Cet arrêté a ainsi pour objectif de renforcer le dispositif de lutte contre le terrorisme, de faciliter le renseignement et d’accroître les moyens de surveillance sur internet.
Il était déjà possible de capter les données saisies au clavier ou affichées sur l’écran, depuis l’entrée en vigueur de la loi d’orientation et de programmation pour la sécurité intérieure du 14 mars 2011 (LOPPSI) (2). Cette mesure ne peut toutefois être décidée que dans le cadre d’une procédure judiciaire, sur autorisation du juge d’instruction.
Cette disposition présentait des lacunes, dans la mesure où elle ne permettait d’intercepter que les conversations écrites, à l’exclusion des données émises oralement par des logiciels de communication type « Skype ».
Dans un second temps, la loi de programmation militaire (LPM) (3) a autorisé diverses agences de l’Etat à avoir accès au détail des données relatives aux communications des internautes. Cette loi permet notamment de savoir qui appelle ou écrit, à qui, à quelle heure, quels sites sont visités et permet de géolocaliser, en temps réel, les utilisateurs hors de toute procédure judiciaire.
La loi anti-terroriste du 13 novembre 2014 (4) a multiplié les procédures, alourdi les peines pour les délits d’apologie de terrorisme commis sur internet et a autorisé le blocage de sites internet « provoquant à des actes terroristes ou en faisant l’apologie ».
Cette loi a également permis d’intercepter les données « reçues et émises par des périphériques audiovisuels », notamment via le logiciel Skype, toujours sous le contrôle du juge d’instruction. Elle a ainsi complété l’article 706-102-1 du Code de procédure pénale. Toutefois un article du Code pénal faisait obstacle à la mise en œuvre du dispositif.
En effet, l’article 226-3 du Code pénal punit la fabrication, l’importation, la détention, l’exposition, l’offre, la location ou la vente d’appareils ou de dispositifs techniques ayant pour objet la captation de données informatiques prévue par l’article 706-102-1 du Code de procédure pénale et figurant sur une liste dressée dans des conditions fixées par décret en Conseil d’Etat, en l’absence d’autorisation ministérielle.
Or l’arrêté du 4 juillet 2012 (5) listant des outils sensibles prévus à l’article 226-3 du Code pénal n’avait pas été adapté à la suite de l’entrée en vigueur de la loi du 13 novembre 2014. En effet, les logiciels mouchards n’étaient pas listés au titre des outils autorisés par le texte. L’arrêté n’autorisait que l’utilisation d’outils permettant de capter les données obtenues par saisie de caractère. Par l’arrêté du 17 juillet 2015, le Premier ministre a modifié la liste prévue par l’arrêté du 4 juillet 2012 et l’a complétée par la formulation suivante : les données « reçues et émises par des périphériques audiovisuels ».
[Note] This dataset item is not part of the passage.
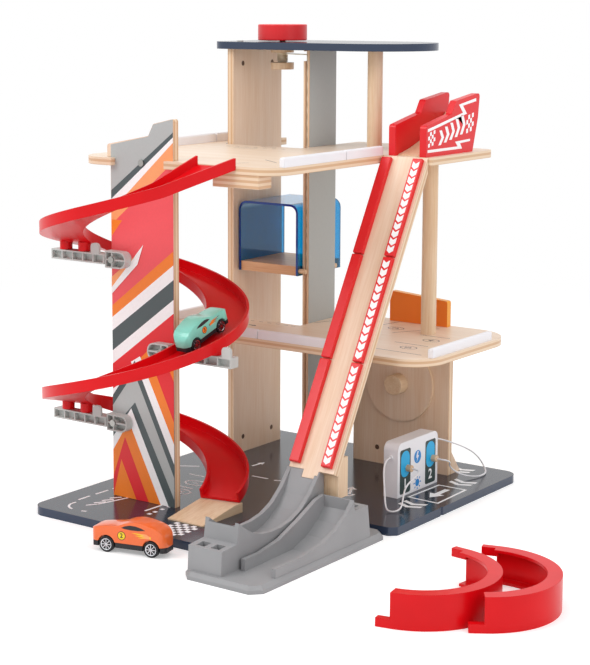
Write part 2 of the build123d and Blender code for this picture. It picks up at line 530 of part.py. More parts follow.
# ---- garage wall and what is on it ---------------------------------------------------------------
def make_garage():
    wall = block(WALL_X0, WALL_X1, WALL_Y, WALL_Y + PLY, BOARD_TOP, MID_Z)
    wall -= rod_y(DISC_X, WALL_Y, WALL_Y + PLY, DISC_Z, AXLE_R + RUN)
    x, y = barrel_feet()[2]
    wall -= rod(x, y, BOARD_TOP, BOARD_TOP + NUT_IN + NUT_R, BOLT_R + RUN)
    wall -= rod_y(x, WALL_Y, WALL_Y + PLY, BOARD_TOP + NUT_IN, NUT_R + RUN)
    put("garage_wall", wall)
    front = WALL_Y - SEAT - DISC_T
    put("turn_disc", rod_y(DISC_X, front, WALL_Y - SEAT, DISC_Z, DISC_R)
        - rod_y(DISC_X, front, WALL_Y - SEAT, DISC_Z, AXLE_R))
    knob = rod_y(DISC_X, front - KNOB_L, front, DISC_Z, KNOB_R)
    rim = knob.edges().filter_by(lambda e: abs(e.center().Y - front + KNOB_L) < 1e-3)
    put("disc_knob", fillet(rim, 1.2))
    back = WALL_Y + PLY + SEAT
    put("disc_axle", rod_y(DISC_X, front, back, DISC_Z, AXLE_R)
        + rod_y(DISC_X, back, back + AXLE_HEAD_T, DISC_Z, AXLE_HEAD_R))
    y1 = MID_Y1 - FENCE_BACK
    put("orange_fence", profile_xz([(FENCE_X0, MID_TOP), (FENCE_X0, MID_TOP + FENCE_H0, SMALL_R),
                                    (FENCE_X1, MID_TOP + FENCE_H1, SMALL_R), (FENCE_X1, MID_TOP)],
                                   y1 - PLY, y1))
    yb = WALL_Y + PLY
    put("wall_brace", profile_yz([(yb, BOARD_TOP), (yb, BOARD_TOP + BRACE_H),
                                  (yb + BRACE_L, BOARD_TOP)], WALL_X1 - PLY, WALL_X1))


# ---- lift ----------------------------------------------------------------------------------------
def cab_x():
    return COL_L_X + PLY + CAB_GAP, COL_R_X - CAB_GAP


def pin_rows():
    return (COL_R_Y0 - PIN_R - PIN_GAP, COL_R_Y0 + COL_R_W + PIN_R + PIN_GAP)


def make_cabin():
    x0, x1 = cab_x()
    y1 = CAB_Y0 + CAB_D
    ztop = CAB_Z + CAB_H
    outer = profile_xz([(x0, CAB_Z), (x0, ztop, CAB_R), (x1, ztop, CAB_R), (x1, CAB_Z)], CAB_Y0, y1)
    inner = profile_xz([(x0 + CAB_T, CAB_Z), (x0 + CAB_T, ztop - CAB_T, CAB_R - CAB_T),
                        (x1 - CAB_T, ztop - CAB_T, CAB_R - CAB_T), (x1 - CAB_T, CAB_Z)], CAB_Y0, y1)
    shell = outer - inner
    zp = CAB_Z + FLOOR_T / 2
    floor = block(x0 + CAB_T, x1 - CAB_T, CAB_Y0 + 1.0, y1 - 1.0, CAB_Z, CAB_Z + FLOOR_T)
    pins = []
    for y in pin_rows():
        shell -= rod_x(x0, x1, y, zp, PIN_R)
        floor -= rod_x(x0, x1, y, zp, PIN_R)
        pins.append(rod_x(x0, COL_R_X + PLY - 1.0, y, zp, PIN_R))
    put("cabin_shell", shell)
    put("cabin_floor", floor)
    put("cabin_pins", Compound(children=pins))


def make_crank():
    z = TOP_Z + PLY + CRANK_LIFT
    knob = rod(CRANK_X, CRANK_Y, z, z + CRANK_H, CRANK_R)
    knob = fillet(knob.edges(), CRANK_EDGE)
    put("lift_knob", knob)
    top = TOP_Z - SEAT
    low = top - FLANGE_T - SPOOL_H
    put("lift_spindle", rod(CRANK_X, CRANK_Y, top - FLANGE_T, z, SPINDLE_R))
    put("lift_spool", rod(CRANK_X, CRANK_Y, top - FLANGE_T, top, FLANGE_R)
        - rod(CRANK_X, CRANK_Y, top - FLANGE_T, top, SPINDLE_R)
        + rod(CRANK_X, CRANK_Y, low, top - FLANGE_T, CORE_R)
        + rod(CRANK_X, CRANK_Y, low - FLANGE_LOW_T, low, FLANGE_R))
    make_string(low)


def string_level(low):
    return low + STRING_D / 2 + 0.4


def winding_radius():
    return CORE_R + STRING_D / 2 + STRING_LIFT


def string_exit():
    """Groove centre, and the angle at which the string leaves the winding for it."""
    gx, gy = COL_R_X + PLY / 2, COL_R_Y0 + GROOVE_D / 2
    dx, dy = gx - CRANK_X, gy - CRANK_Y
    leave = math.degrees(math.atan2(dy, dx)) - math.degrees(math.acos(winding_radius() / math.hypot(dx, dy)))
    return gx, gy, leave


def biarc(p0, t0, p1, t1):
    """Two arcs, tangent to each other and to the given directions at both ends."""
    v, t = p1 - p0, t0 + t1
    k = 2 * (1 - t0.dot(t1))
    d = (-v.dot(t) + math.sqrt(v.dot(t) ** 2 + k * v.dot(v))) / k
    join = (p0 + t0 * d + p1 - t1 * d) * 0.5
    mid_dir = (p1 - t1 * d - p0 - t0 * d).normalized()
    return [Edge.make_tangent_arc(p0, t0, join), Edge.make_tangent_arc(join, mid_dir, p1)]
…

Les logiciels mouchards permettant d’espionner les données échangées par le biais d’outils de communication tel que le logiciel Skype peuvent donc désormais être commercialisés en France et être utilisés par les services de police.
Virginie Bensoussan-Brulé
Caroline Gilles
Lexing Droit pénal numérique
(1) Arrêté du 17-7-2015 modifiant l’arrêté du 4 juillet 2012 fixant la liste d’appareils et de dispositifs techniques prévue par l’article 226-3 du code pénal.
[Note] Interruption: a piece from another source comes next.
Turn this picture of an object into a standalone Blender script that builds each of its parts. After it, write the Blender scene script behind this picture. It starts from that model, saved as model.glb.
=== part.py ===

(2) Loi 2011-267 du 14-3-2011 d’orientation et de programmation pour la performance de la sécurité intérieure.
(3) Loi 2013-1168 du 18-12-2013 relative à la programmation militaire pour les années 2014 à 2019 et portant diverses dispositions concernant la défense et la sécurité nationale.
(4) Loi 2014-1353 du 13-11-2014 renforçant les dispositions relatives à la lutte contre le terrorisme.
(5) Arrêté du 4-7-2012 fixant la liste d’appareils et de dispositifs techniques prévue par l’article 226-3 du Code pénal.